Nanostructured Materials for Carbon Neutrality

In the face of escalating climate change due to excessive fossil fuel consumption, the urgency of addressing global warming has never been more critical. The increasing frequency of extreme weather events—droughts, floods, heat waves, heavy rain, and landslides—along with rising sea levels, ocean acidification, and biodiversity loss, underscores the pressing need for action. To limit global warming to 1.5 degrees Celsius, it is essential to achieve carbon neutrality by the mid-21st century, as outlined in the Paris Agreement signed by 195 countries.

This Special Issue of Nanomaterials focuses on nanostructured materials for carbon neutrality, highlighting innovative approaches in the design, synthesis, and theoretical studies of nanostructured materials. We particularly welcomed interdisciplinary work that bridges basic science and engineering disciplines.

Key areas of interest include the following:

• Novel carbon-neutral technologies to reduce greenhouse gas emissions.
• Renewable energy technologies to replace fossil fuel consumption.
• Carbon capture, storage, and utilization.
• Electrocatalytic and photocatalytic CO₂ reduction reactions (CO₂RRs).
• Novel nitrogen reduction reactions (NRRs) at ambient conditions, alongside reactions for oxygen reduction (ORRs), oxygen evolution (OERs), and hydrogen evolution (HERs).
• Rechargeable battery materials, including electrolytes, electrodes, and separators.
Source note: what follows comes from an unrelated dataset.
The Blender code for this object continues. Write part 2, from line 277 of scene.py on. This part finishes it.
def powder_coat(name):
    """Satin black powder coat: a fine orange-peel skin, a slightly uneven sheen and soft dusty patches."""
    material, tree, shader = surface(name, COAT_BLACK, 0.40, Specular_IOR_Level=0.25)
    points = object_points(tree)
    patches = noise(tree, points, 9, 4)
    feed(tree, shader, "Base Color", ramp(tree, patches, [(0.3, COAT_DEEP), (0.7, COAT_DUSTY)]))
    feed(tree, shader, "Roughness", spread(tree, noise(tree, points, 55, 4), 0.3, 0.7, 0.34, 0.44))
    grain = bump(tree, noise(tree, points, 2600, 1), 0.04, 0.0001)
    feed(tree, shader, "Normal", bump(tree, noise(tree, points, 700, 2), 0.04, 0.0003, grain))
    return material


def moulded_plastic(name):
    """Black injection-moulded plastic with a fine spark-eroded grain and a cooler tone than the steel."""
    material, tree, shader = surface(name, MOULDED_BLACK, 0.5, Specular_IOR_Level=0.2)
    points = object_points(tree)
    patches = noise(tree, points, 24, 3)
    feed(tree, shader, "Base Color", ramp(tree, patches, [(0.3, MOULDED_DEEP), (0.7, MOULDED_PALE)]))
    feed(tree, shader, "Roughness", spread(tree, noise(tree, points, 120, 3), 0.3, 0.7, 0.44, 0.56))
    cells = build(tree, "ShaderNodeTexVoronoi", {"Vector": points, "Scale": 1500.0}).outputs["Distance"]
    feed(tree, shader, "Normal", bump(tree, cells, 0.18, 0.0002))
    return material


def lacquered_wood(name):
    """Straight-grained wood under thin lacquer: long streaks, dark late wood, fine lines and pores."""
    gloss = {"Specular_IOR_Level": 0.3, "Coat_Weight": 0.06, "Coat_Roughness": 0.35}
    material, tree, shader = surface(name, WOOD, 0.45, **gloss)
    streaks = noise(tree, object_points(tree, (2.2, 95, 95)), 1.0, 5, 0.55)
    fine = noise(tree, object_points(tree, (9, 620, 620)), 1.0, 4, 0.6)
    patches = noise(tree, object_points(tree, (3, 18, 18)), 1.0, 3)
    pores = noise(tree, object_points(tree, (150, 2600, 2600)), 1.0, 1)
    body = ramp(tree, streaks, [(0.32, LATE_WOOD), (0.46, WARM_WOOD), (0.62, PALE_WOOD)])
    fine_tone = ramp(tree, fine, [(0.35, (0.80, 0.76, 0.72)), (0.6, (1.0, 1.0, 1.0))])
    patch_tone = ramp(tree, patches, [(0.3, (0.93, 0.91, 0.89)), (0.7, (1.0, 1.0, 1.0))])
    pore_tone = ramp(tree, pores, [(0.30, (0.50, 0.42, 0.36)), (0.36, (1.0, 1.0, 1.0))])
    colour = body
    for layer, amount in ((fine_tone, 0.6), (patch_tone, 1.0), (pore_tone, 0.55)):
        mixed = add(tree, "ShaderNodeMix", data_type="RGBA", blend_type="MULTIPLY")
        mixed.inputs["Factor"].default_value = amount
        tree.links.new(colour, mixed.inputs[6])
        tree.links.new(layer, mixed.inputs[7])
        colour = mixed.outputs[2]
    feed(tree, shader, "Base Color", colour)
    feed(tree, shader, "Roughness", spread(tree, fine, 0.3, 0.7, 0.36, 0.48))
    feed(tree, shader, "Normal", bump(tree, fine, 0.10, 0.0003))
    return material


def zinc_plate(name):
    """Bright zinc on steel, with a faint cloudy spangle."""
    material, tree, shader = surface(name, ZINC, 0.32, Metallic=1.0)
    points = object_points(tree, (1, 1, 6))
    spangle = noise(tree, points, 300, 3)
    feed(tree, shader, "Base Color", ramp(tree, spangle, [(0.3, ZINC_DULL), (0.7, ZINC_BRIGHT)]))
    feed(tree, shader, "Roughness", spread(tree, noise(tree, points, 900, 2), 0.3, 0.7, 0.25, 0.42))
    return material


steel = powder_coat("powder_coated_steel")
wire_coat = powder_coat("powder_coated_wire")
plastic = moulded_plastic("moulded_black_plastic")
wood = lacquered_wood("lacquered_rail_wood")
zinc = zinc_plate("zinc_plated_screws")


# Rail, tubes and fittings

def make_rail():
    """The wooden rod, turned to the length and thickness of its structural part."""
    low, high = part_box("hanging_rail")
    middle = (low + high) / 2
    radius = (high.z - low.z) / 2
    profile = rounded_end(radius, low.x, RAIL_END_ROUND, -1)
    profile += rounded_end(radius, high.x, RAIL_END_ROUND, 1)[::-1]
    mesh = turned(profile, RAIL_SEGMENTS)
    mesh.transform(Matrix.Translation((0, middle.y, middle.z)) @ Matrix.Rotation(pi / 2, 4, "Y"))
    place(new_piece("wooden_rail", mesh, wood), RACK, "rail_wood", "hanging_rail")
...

The research highlights are summarized in the following:

• Hierarchical ZSM-5 zeolite for propane aromatization: Zhang et al. [1] presented an innovative method using low-cost disinfectants to synthesize ZSM-5 zeolite with enhanced catalytic performance. The use of methyltriphenylphosphonium bromide (MTBBP) yields a nano-sized hierarchical ZSM-5 with a “rice crust” morphology, showing better catalytic performance in propane aromatization. The catalyst exhibits a prolonged lifetime and enhanced total turnover number compared to conventional ZSM-5.
• Nanomaterials for potassium storage: There are two papers dedicated to potassium battery materials. Liu et al. [2] designed a carbon composite anode by confining short-chain sulfur in nitrogen-doped carbon nanospheres. The high content of short-chain sulfur and nitrogen ensures sufficient active sites for K⁺ storage. The electrode exhibits a high reversible capacity of 472.05 mAh g⁻¹ at 0.1 A g⁻¹ and good rate capability (172 mAh g⁻¹ at 2 A g⁻¹). The special hollow structure provides ample space for sulfur reactants and effectively mitigates volume expansion during the sulfur conversion process. In another study, Mu et al. [3] developed an anode material based on porous carbon nanosheet/Cu₂S composites using a self-template method and vulcanization process. The composites exhibit good rate and cycle performance as anode materials for K⁺ batteries, with capacities of 363 mAh g⁻¹ at 0.1 A g⁻¹ after 100 cycles and 120 mAh g⁻¹ at 5 A g⁻¹ after 1000 cycles. This research underscores the importance of structural design in enhancing battery efficiency and longevity.
• Solid oxide fuel cells (SOFCs): Jiang et al. [4] developed a Mo-doped La_0.6Sr_0.4Fe_0.8Ni_0.2O_3−δ material for use as a symmetrical electrode in direct-ammonia solid oxide fuel cells (DA-SOFCs). The material exhibits excellent catalytic activity for ammonia decomposition and high oxygen reduction reactivity, delivering a peak power density of 487 mW cm⁻² at 800 °C. The cell shows strong operational stability over 400 h at 700 °C, which marks a significant advancement in fuel cell technology. With excellent catalytic activity and operational stability, this work highlights the potential of ammonia as a sustainable fuel source.
• Carbon nanosheets for CO₂ reduction: Bai et al. [5] reported the fabrication of a novel photocatalyst by growing Bi₂MoO₆ nanosheets on 3D N,O-doped carbon (NO-C) nanosheets. The structure enhances the contact between Bi₂MoO₆ and NO-C, reducing the stacking of NO-C layers and providing channels for CO₂ diffusion. The catalyst shows excellent performance in photocatalytic CO₂ reduction, with methane and CO yields of 9.14 and 14.49 μmol g⁻¹ h⁻¹, respectively. The unique 3D structure and synergistic effect contribute to its high activity and stability.

In summary, this Special Issue, “Nanostructured Materials for Carbon Neutrality”, reflects the diversity and creativity of new nanomaterials and fabrication processes addressing the urgent need for carbon neutrality. We hope this Special Issue inspires groundbreaking research and fosters collaboration across disciplines, driving progress toward a sustainable, carbon-neutral future.